Evaluating a source is about more than reading the abstract. As part of the annotation, you should provide the following information: a summary of the source, the intended audience, a critical evaluation of the argument, and a contextual analysis of how it fits in your own research. 


Create Citations 

The citation is the first piece of information a reader will see, and should conform to one of the major citation style guides. Most guides require a "hanging first line," whereby the first line of the citation sits further to the right on the page with subsequent lines indented. This is a special indentation feature offered in the paragraph formatting section of Word (or other word-processing software). Don't try to indent by just adding spaces.

Write Annotations

Each annotation immediately follows the citation, and consists of a short, evaluative paragraph. It can include a very brief summary of the source, along with information about the author(s) and intended audience, followed by a critical analysis of the source in relation to your topic and research question. 

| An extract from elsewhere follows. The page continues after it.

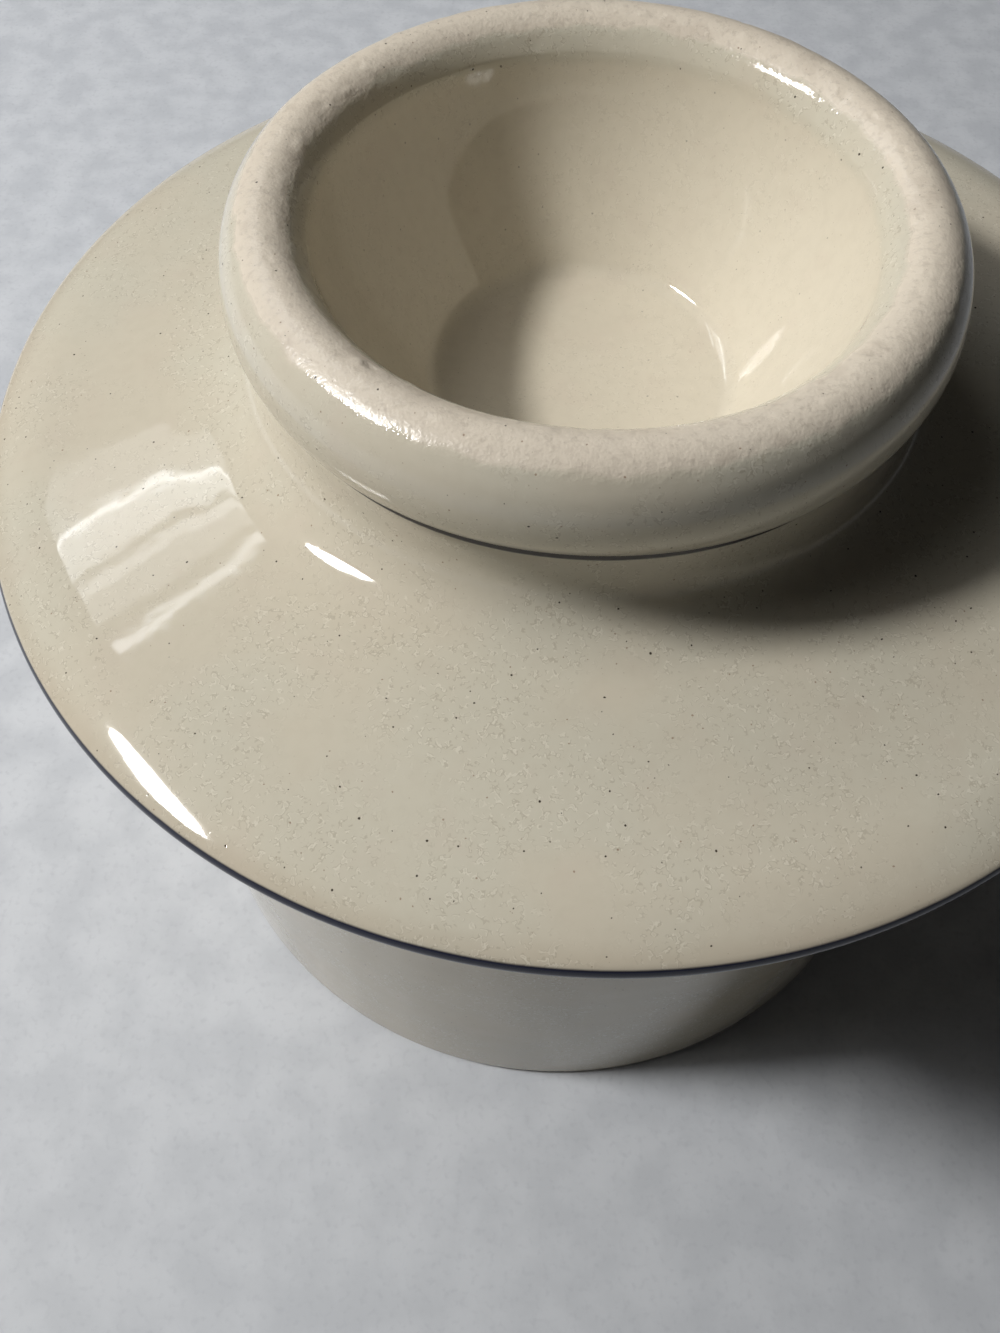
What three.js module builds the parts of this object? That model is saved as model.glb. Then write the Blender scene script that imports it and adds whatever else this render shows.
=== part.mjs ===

Ask yourself: Does it cover my topic? Is it a good representation of the sources available on the topic?  An annotated bibliography isn't only a list of sources; the annotations should indicate some relationship between the sources and how they work together in the context of your research. 

Style and Format 

As a final check, be sure all the citations are formatted in accordance with your chosen style guide. Also make sure the overall organization of the bibliography makes sense in the context of the research question. 

What About Formatting?

Most of the major citation styles call for a hanging first line on annotated bibliographies. This means the first line of the citation will align with the left margin of the page, and all subsequent lines of the citation and annotation will indent to the right. 

Annotated Bibliography Samples


Booth, W. C., Colomb, G. G., and Williams, J. M. (2008). The Craft of Research. 3rd ed. Chicago: University of Chicago Press.

From the same publisher as the Chicago Manual of Style, this guide offers practical advice on developing a research practice. This includes engaging with a variety of sources, choosing a topic, refining a research question, considering an audience, creating a well-developed argument, drafting and revising content, and communicating effectively in writing. This book is an excellent handbook for undergraduate and graduate researchers, and can be used as a teaching text or general guide to advance the research and writing process.


Bullock, Richard, Maureen Daly Goggin, and Francine Weinberg. The Norton Field Guide to Writing. 4th ed. New York; W.W. Norton and Co., 2016.

This new and updated guide covers the entire, iterative writing process for novice and advanced academic writers. It includes both print and online editions, covering everything from the different types of writing, research strategies, the revision process, and answers common grammatical issues. This text helps to further develop and expand one’s writing ability and confidence, particularly for rigorous academic environments.


The Chicago Manual of Style. 16th ed. U of Chicago P, 2010.

Considered one of the major citation and writing style guides, this edition covers writing, publication formatting, and most importantly, documentation guidelines for creating citations and bibliographies. It is the most comprehensive in its coverage and descriptions of materials, and a common choice in a wide array of disciplines. Unlike the other citation guides, Chicago offers rules for footnotes, endnotes, and parenthetical citations with standard bibliographies.

How to create this format

In Microsoft Word

  1. Highlight your citations and annotations.
  2. Open Format > Paragraph. Alternatively, highlight the text, right-click and select Paragraph.
  3. Under Indentation, there is a drop down menu for Special options. This includes the Hanging First Line.

In Google Docs

  1. Highlight your citations and annotations.
  2. In the  menu, click on Format, then go down to Align & indent, then click on Indentation options.
  3. In the Indentation options menu, under Special, select Hanging.